start RECORDED DATA

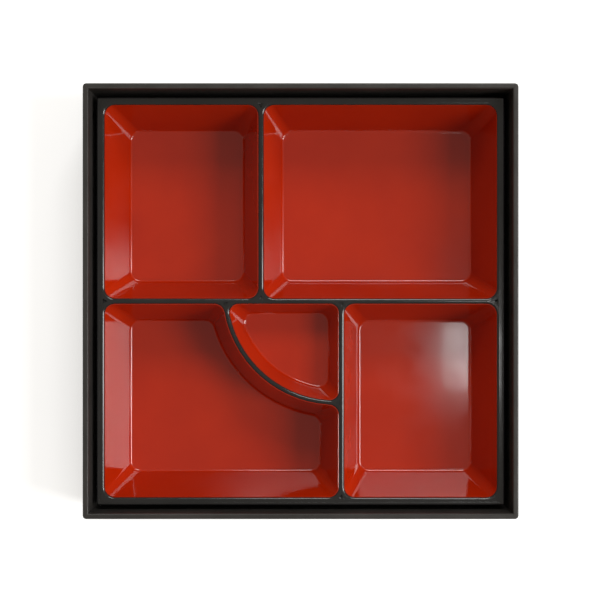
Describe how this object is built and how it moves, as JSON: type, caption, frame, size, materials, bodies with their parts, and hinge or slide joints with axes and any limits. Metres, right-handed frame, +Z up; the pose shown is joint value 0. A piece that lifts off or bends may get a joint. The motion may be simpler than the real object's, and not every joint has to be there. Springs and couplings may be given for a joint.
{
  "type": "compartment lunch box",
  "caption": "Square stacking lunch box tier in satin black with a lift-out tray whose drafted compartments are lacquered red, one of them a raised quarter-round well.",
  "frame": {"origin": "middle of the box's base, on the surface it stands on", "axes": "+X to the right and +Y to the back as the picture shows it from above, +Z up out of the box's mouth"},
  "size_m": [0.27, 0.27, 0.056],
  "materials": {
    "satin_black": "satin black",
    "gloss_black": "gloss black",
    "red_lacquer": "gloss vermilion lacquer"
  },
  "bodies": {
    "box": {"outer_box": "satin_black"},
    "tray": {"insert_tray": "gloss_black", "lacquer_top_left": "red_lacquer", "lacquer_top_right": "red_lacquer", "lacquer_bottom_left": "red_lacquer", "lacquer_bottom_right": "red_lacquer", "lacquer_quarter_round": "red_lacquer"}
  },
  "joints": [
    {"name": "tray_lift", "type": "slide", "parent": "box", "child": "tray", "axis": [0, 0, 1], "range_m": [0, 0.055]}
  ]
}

end RECORDED DATA

## TASK REQUIREMENTS:
Without changing a word, restate the whole listing.

## RESULT:
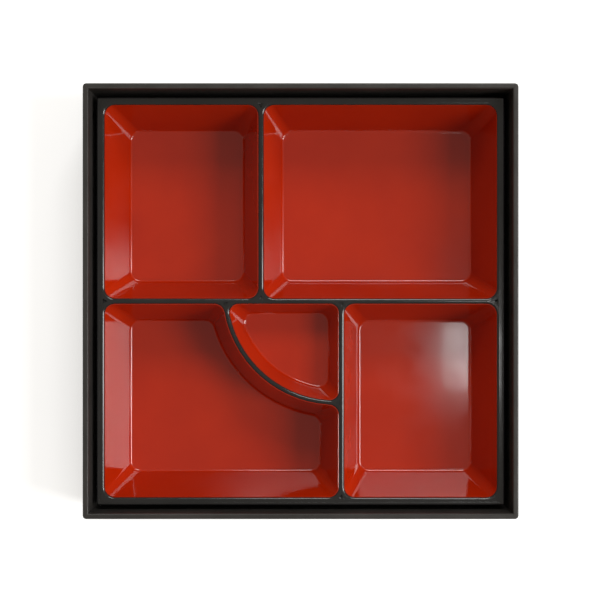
Describe how this object is built and how it moves, as JSON: type, caption, frame, size, materials, bodies with their parts, and hinge or slide joints with axes and any limits. Metres, right-handed frame, +Z up; the pose shown is joint value 0. A piece that lifts off or bends may get a joint. The motion may be simpler than the real object's, and not every joint has to be there. Springs and couplings may be given for a joint.
{
  "type": "compartment lunch box",
  "caption": "Square stacking lunch box tier in satin black with a lift-out tray whose drafted compartments are lacquered red, one of them a raised quarter-round well.",
  "frame": {"origin": "middle of the box's base, on the surface it stands on", "axes": "+X to the right and +Y to the back as the picture shows it from above, +Z up out of the box's mouth"},
  "size_m": [0.27, 0.27, 0.056],
  "materials": {
    "satin_black": "satin black",
    "gloss_black": "gloss black",
    "red_lacquer": "gloss vermilion lacquer"
  },
  "bodies": {
    "box": {"outer_box": "satin_black"},
    "tray": {"insert_tray": "gloss_black", "lacquer_top_left": "red_lacquer", "lacquer_top_right": "red_lacquer", "lacquer_bottom_left": "red_lacquer", "lacquer_bottom_right": "red_lacquer", "lacquer_quarter_round": "red_lacquer"}
  },
  "joints": [
    {"name": "tray_lift", "type": "slide", "parent": "box", "child": "tray", "axis": [0, 0, 1], "range_m": [0, 0.055]}
  ]
}